Leyton Orient, Barry Hearn and the clubs players deserve a lot of praise for doing things ‘the right way’ and the supporters should be very proud of what they are achieving. Having been to The Matchroom Stadium and having sampled the relaxed and enjoyable atmosphere I hope they hold on to the likes of Cox and I hope they continue to play their attractive, attacking football. Promotion, or at least the play-offs, would spur the club on immensely and perhaps make the ‘powers-that-be’ think twice about trying to bully them out of their own back yard. West Ham United were in the Championship as recently as two years ago and even starting their bidding for the Olympic Stadium whilst in the 2nd tier. Promotion would certainly help the Orient in their bid to, at least, ground share with the ‘Hammers’.

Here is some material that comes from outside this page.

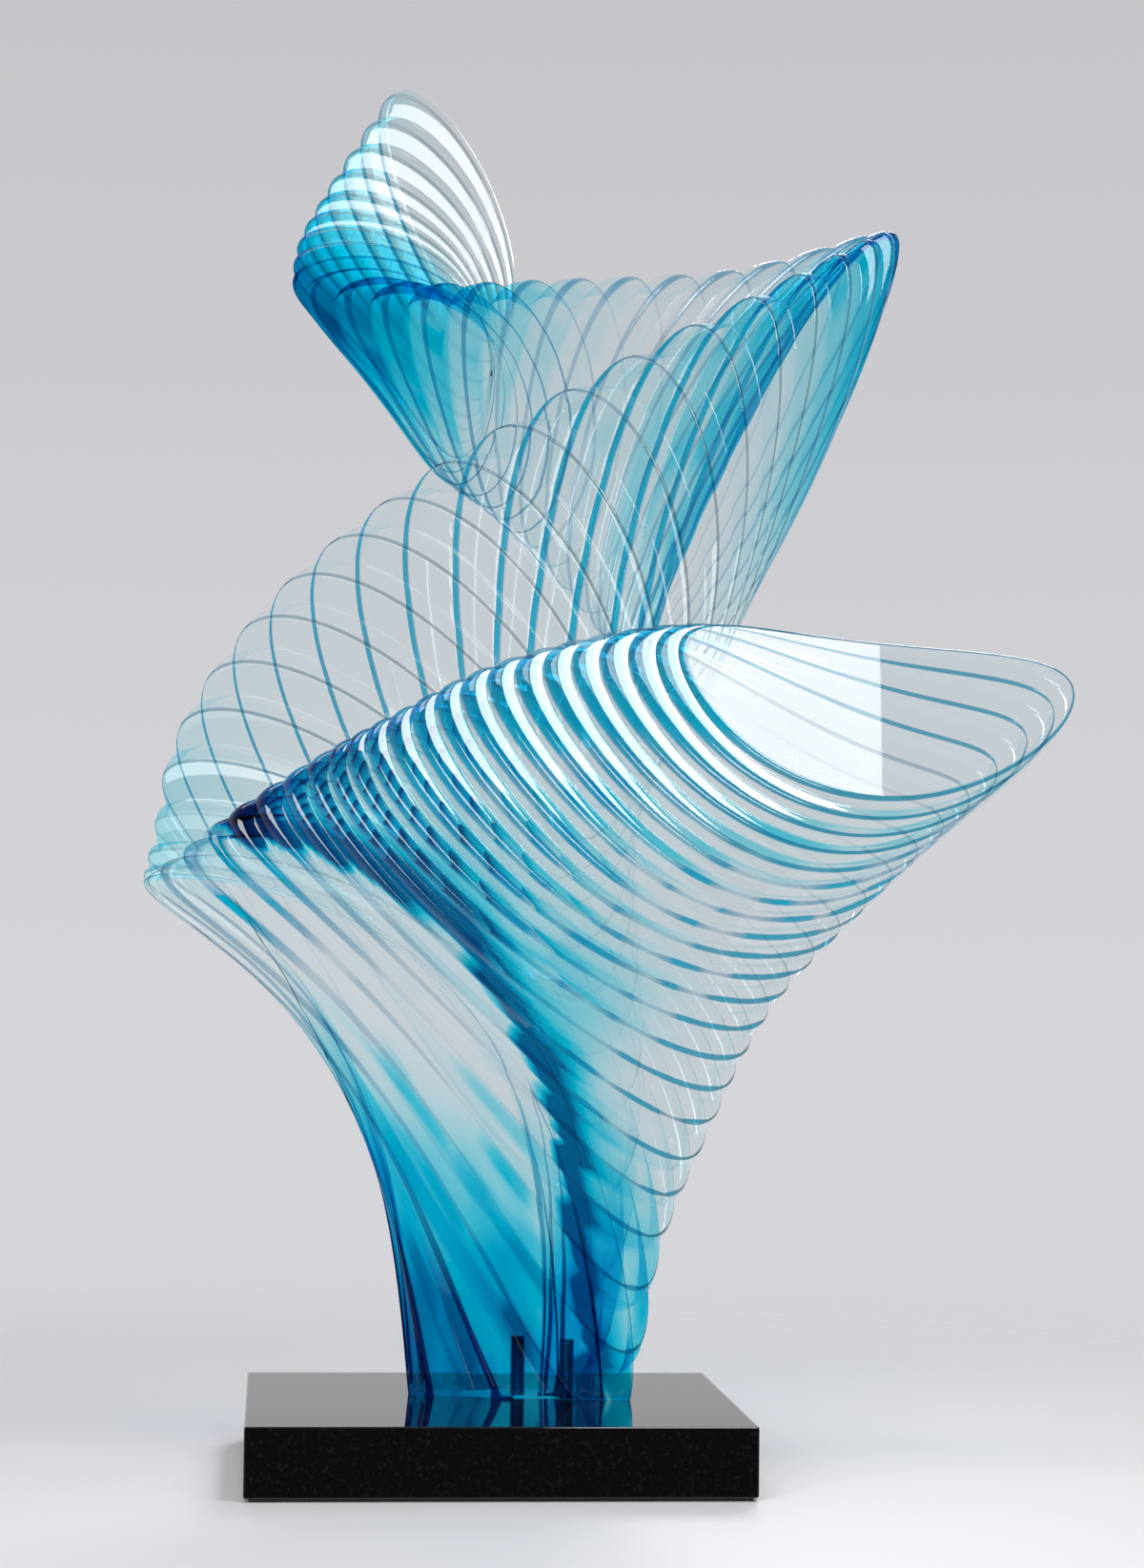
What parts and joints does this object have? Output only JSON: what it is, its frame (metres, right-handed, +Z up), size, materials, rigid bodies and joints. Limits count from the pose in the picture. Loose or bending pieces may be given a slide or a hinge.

Even I admit that Olympic Stadium cannot be left to become another ‘White Elephant’ (or another bloody concert venue), nor can it be left to compete with Wembley Stadium. Putting a Premier League club in charge is probably a good idea. But it wouldn’t be a good idea if that idea is at the expense of Leyton Orient. Without the lower league clubs we wouldn’t have the magic of the FA Cup (look at the Leyton Orient v Arsenal FA cup ties from 2010) or the blood and thunder of lower league football. Lest we forget that players such as England’s new hero Rickie Lambert made his name in this league with now Premier League club Southampton. Bayern Munich, Roma and the Milan teams all share their grounds with their rivals, so asking a mid-table Premier League club to share it’s ground with a League One club is hardly like asking Roy Keane to share bunk beds with Patrick Viera. Playing at such a prestigious stadium would do wonders for player recruitment at Leyton Orient, whilst Hearn’s promise to give 1,500 tickets to students and children in the local area can only be a massive boost for grass-roots football.
However, for now Orient’s focus must be on be onwards, and hopefully upwards. If clubs like Bournemouth and Yeovil can climb to the Championship, so can a club like Leyton Orient. That’s just my opinion, but I hope for the sake of the 4,000 dreamers at the Matchroom Stadium this Saturday that I’m right.